“Progreso es hacer realidad las utopías”, me escribe en una tarjeta Josep Giralt, responsable de comunicación de la Fundación Vicente Ferrer. La frase acompaña a Tierra de Sueños, el libro que recoge las imágenes que Cristina García Rodero, en colaboración con La Caixa, ha realizado en la India en torno a la obra del hombre que caminando debajo de un paraguas hizo de Anantapur un milagro.
Vicente Ferrer, sin duda una de las grandes personalidades del siglo XX, hubiera hecho suya esta dedicatoria de Giralt. Quizá porque su vida y obra siempre han estado mucho más cerca de la utopía que de la realidad; o porque nunca perdió la fe en que al final la providencia le acabaría echando una mano, o simplemente porque sus sueños –sí, como los que ahora ha plasmado el ojo inmaculado de García Rodero– siempre viajaron mucho más allá de toda lógica.
Él apuntaba esos sueños de visionario en una gran libreta apaisada de la que nunca se separaba; unos garabatos que idolatraba con la devoción que sólo puede nacer de la creencia absoluta en lo que se hace; pasaba sus páginas con una lentitud ceremoniosa como si el roce de sus dedos pudieran hacer volar las palabras y con ellas los milagros necesarios; nunca se regodeó por lo ya conquistado pero sí que anhelaba las metas todavía no alcanzadas. A Vicente le gustaba enseñarte su libro de los sueños, te los explicaba y te los justificaba uno por uno y tú tenías la certeza absoluta de que al final, como había sucedido siempre, se convertirían en realidad, uno por uno.

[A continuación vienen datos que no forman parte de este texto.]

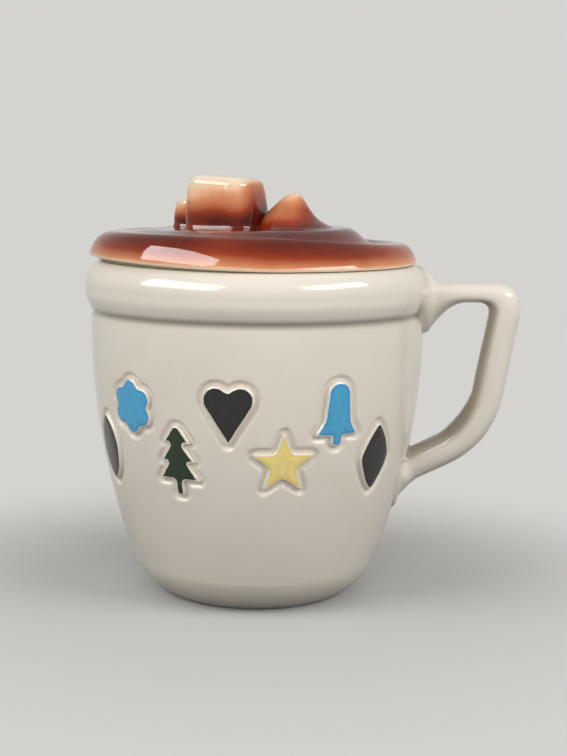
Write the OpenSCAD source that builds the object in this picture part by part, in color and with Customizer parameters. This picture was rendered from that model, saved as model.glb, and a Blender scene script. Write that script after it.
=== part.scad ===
// Biscuit jar in the form of a mug of cocoa, with a lift-off lid that is the cocoa's surface.
// Millimetres. The origin is the centre of the foot ring on the table, +Z is up, the handle
// points along +X and the decorated front faces -Y.

/* [Jar] */
// Height of the rim that the lid rests on
rim_z = 184.5; // [180:0.5:200]
// Radius of the wall just under the rolled band
wall_r = 91.9; // [88:0.1:93]
// Radius of the long curve of the wall, seen from the side
wall_arc = 378; // [340:1:420]
// Distance below the crease at which the wall has become upright
upright_drop = 6.1; // [3:0.5:12]
// Radius of the rounded heel
heel_arc = 37.6; // [34:0.1:41]
// How far the foot plane cuts into the heel's curve
heel_cut = 2.6; // [1.5:0.1:4]
// Thickness of the wall
wall_t = 6; // [4.5:0.1:7]
// Thickness of the floor, measured from the table
floor_t = 8; // [7:0.1:10]
// Radius of the curve between the floor and the wall, inside
inner_heel = 27; // [22:0.5:30]
// Width of the foot ring
foot_w = 6; // [4:0.1:9]
// Depth of the recess inside the foot ring
foot_recess = 2.5; // [1:0.1:3.5]

/* [Rolled band] */
// How far the band round the mouth stands out from the wall
band_out = 3.2; // [2:0.1:5]
// Height of the band, from its crease to the rim
band_h = 26.4; // [24:0.1:30]
// Height over which the band swells out above its crease
swell_h = 10.5; // [7:0.1:13]
// Radius of the band's round top edge
rim_round = 13; // [10:0.1:15]
// Thickness of the band at the mouth
mouth_in = 12.6; // [10:0.1:14]
// Width of the rim's top, from the mouth outwards
rim_w = 4.9; // [4:0.1:5.5]

/* [Handle] */
// How far the handle stands out from the band
handle_out = 50; // [40:0.1:65]
// Distance of the upper arm's middle line below the rim
arm_drop = 14.9; // [14:0.1:19]
// Thickness of the upper arm
arm_t = 10.5; // [9:0.1:14]
// Thickness of the upright bar and of the lower arm
bar_t = 17.2; // [13:0.1:19]
// Width of the handle across the grip
grip_w = 24; // [18:0.1:30]
// Lean of the bar from upright
bar_lean = 10.1; // [5:0.1:16]
// Height at which the lower arm's middle line meets the wall
lower_z = 72.3; // [64:0.1:80]
// Rise of the lower arm from level
lower_rise = 27.5; // [22:0.1:36]
// Radius of the upper bend, on the middle line
upper_bend = 9.2; // [8:0.1:16]
// Radius of the lower bend, on the middle line
lower_bend = 43.4; // [28:0.5:48]
// Extra thickness inside the lower bend
knee_fill = 1.3; // [0:0.1:4]
// Drop of the web under the upper arm where it meets the band
web_drop = 16.9; // [10:0.1:20]
// Reach of that web along the arm
web_reach = 21; // [14:0.1:26]
// Rise of the upper arm's top where it meets the band
root_lift = 7.4; // [3:0.1:9]
// Reach of that rise along the arm
root_reach = 9; // [6:0.1:12]
// Width of the pad where the upper arm meets the band
pad_w = 43; // [30:0.1:46]
// Drop of the web under the lower arm where it meets the wall
foot_drop = 4; // [2:0.1:8]
// Reach of that web along the arm
foot_reach = 8.3; // [6:0.1:16]
// Width of the pad where the lower arm meets the wall
lower_pad_w = 29; // [26:0.1:40]

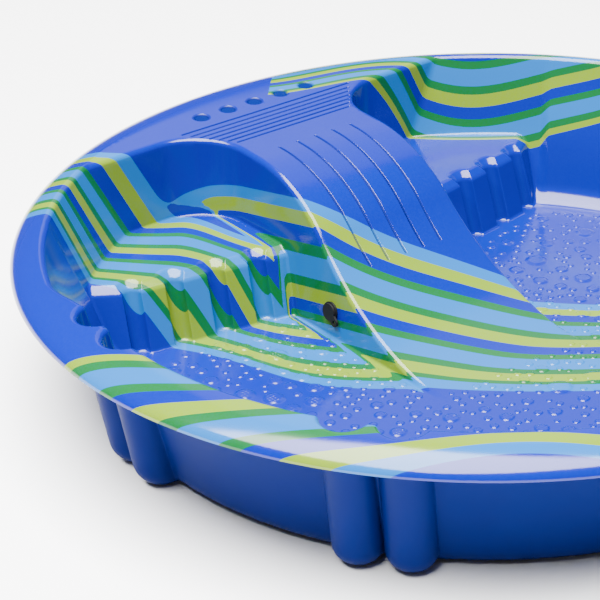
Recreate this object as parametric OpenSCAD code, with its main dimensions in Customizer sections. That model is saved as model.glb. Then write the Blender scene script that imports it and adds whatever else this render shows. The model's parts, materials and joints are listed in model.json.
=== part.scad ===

Recuerdo aquella cena en Anantapur con una tortilla de patatas compartida y miles de sueños, milagros y utopías correteando por la mesa. Fue en enero de 2009, cinco meses antes de que él se fuera definitivamente. “¡Queda tanto por hacer!”, reflexionaba en voz alta. Y soñaba con más casas, escuelas, hospitales, trabajo. Y lo decía como si el futuro le perteneciera, como si aún tuviera todo el tiempo del mundo para hacer realidad todos los días el milagro de los panes y los peces. Y aunque es bien cierto que probablemente estuviera pensando en su tierra india, no hay que descartar que en su fuero interno imaginara un mundo sin anantapures, en el que a nadie le faltara ni los panes ni los peces.
Antes, mucho antes de esa noche para el recuerdo, sueños, utopías y milagros se pusieron rápidamente de su parte desde que el 13 de febrero de 1952 atracó en Bombay, de la mano de la Compañía de Jesús. Y se activaron mucho más cuando en 1969 llegó a una provincia perdida del estado de Andhra Pradesh para enfrentarse a la pobreza absoluta, para decirles a los más pobres de entre los pobres que ellos también tenían derecho a vivir y a vivir con dignidad. Lo hicieron –ya se había casado con Anna poco antes de que los jesuitas lo expulsaran del paraíso– desde una casa que les dejó una organización protestante y en la que sólo había un mesa, una silla, una máquina de escribir y una frase estampada en la pared que grabaron a fuego en su memoria: “Espera un milagro”.
Él no esperó, nunca tuvo la paciencia necesaria para esperar sentado, y salió a la caza de ese milagro. Y toda su vida fue así, una búsqueda continua de sueños, milagros y utopías. De todo hubo que echar mano para dar de comer a los que no comían, para dar una casa a los que vivían en chabolas o en la calle, para dar trabajo a quienes no trabajaban, para que los que estaban enfermos pudieran curarse, para que las mujeres dejaran de ser esclavas, para que los más pequeños tuvieran todas las letras para escribir la palabra futuro…
Hay que ver las imágenes de Cristina García Rodero para comprender la profundidad de la obra de Vicente. En ellas está la historia de lo que un hombre es capaz de hacer por otros hombres en un mundo en el que nadie quiere a nadie. En cada uno de estos rostros iluminados está su sello, sus sueños conquistados, sus milagros alcanzados, sus utopías vestidas de realidad, de carne y hueso, de piel, de olores y colores intensos, de ojos oscuros y miradas profundas.
Él ha sido y seguirá siendo para todos ellos como ese saco de arroz que Shirvani –la mujer que aparece en la portada de Tierra de Sueños– lleva en sus manos el día de su boda para ofrecérselo a la familia del novio y simbolizar así que a la nueva familia jamás le faltará comida. Vicente Ferrer es y será por los siglos de los siglos ese gran saco de arroz que siempre alimentará el cuerpo y el espíritu de su gran familia india.
Pd. La exposición Tierra de Sueños se puede ver en CaixaForum de Madrid, en el Paseo del Prado 36, hasta el próximo 28 de mayo.